OK. Things are now back to normal and everything is as expected.

I will look into updating the ProjectHanlon::Object::update_self to give meaningful information when there are errors storing data to the persistent store.

tjmcs commented 7 years ago

where are we at on this PR, @hickey? My apologies for the delayed response, but I left CSC for Intel last February, then moved on to DataNexus (my current company) in September. In the meantime, @jcpowermac and @mtnbikenc (the developers I left this project with when I left CSC last February) have also left CSC for RHAT. Somehow in the process of moving on from CSC to RHAT, this project (and the Hanlon project) seem to have been left leaderless. I'm going to try to pick up the support for the projects now that I'm not at Intel anymore, but it may take a bit of time for me to test these changes out. Knowing where we're at would help me greatly, so LMK what you can. Has the last update in your conversation with @jcpowermac (to give a meaningful output when there are errors storing data) been made?

hickey commented 7 years ago

Sorry, for the delay back to you! I also started a new job at the end of the year and I am still trying to reorganize.

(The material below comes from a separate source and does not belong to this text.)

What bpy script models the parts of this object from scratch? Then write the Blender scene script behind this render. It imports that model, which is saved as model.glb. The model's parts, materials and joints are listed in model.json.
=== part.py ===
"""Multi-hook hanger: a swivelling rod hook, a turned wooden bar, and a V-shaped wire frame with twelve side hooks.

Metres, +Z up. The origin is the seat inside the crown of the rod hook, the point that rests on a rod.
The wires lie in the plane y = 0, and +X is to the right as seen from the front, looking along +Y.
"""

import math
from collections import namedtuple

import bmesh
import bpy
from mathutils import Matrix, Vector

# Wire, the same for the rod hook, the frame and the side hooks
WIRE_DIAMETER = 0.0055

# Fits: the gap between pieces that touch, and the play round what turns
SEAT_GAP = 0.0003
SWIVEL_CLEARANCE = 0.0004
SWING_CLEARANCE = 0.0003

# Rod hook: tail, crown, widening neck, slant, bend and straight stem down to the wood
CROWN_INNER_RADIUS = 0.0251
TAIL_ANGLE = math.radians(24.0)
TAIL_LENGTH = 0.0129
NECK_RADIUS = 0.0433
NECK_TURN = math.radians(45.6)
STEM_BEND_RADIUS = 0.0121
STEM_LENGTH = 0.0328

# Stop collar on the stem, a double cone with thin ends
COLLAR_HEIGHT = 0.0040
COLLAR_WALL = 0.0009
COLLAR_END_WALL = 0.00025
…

I think that the PR is good to go, but I will look over things again within the next week. I usually try to leave things in a pretty good state unless there a bunch of fixes that I am working on (although I will usually close the PR and open a new one when done.

As for a more meaningful message during data storage failures, I suspect that this has not yet been done. I will check my private repo at home to see if there are commits that have not been pushed yet.

On another note, I am just coming back from the Cloud Native Conf in Berlin. I am thinking that I am going to submit a presentation for the next Cloud Native Conf in December. It would be great to have these updates in the code base as the conf approaches. I would not expect any problems--there is certainly enough time. Just figured I would give you a heads up.

More later as things settle down again.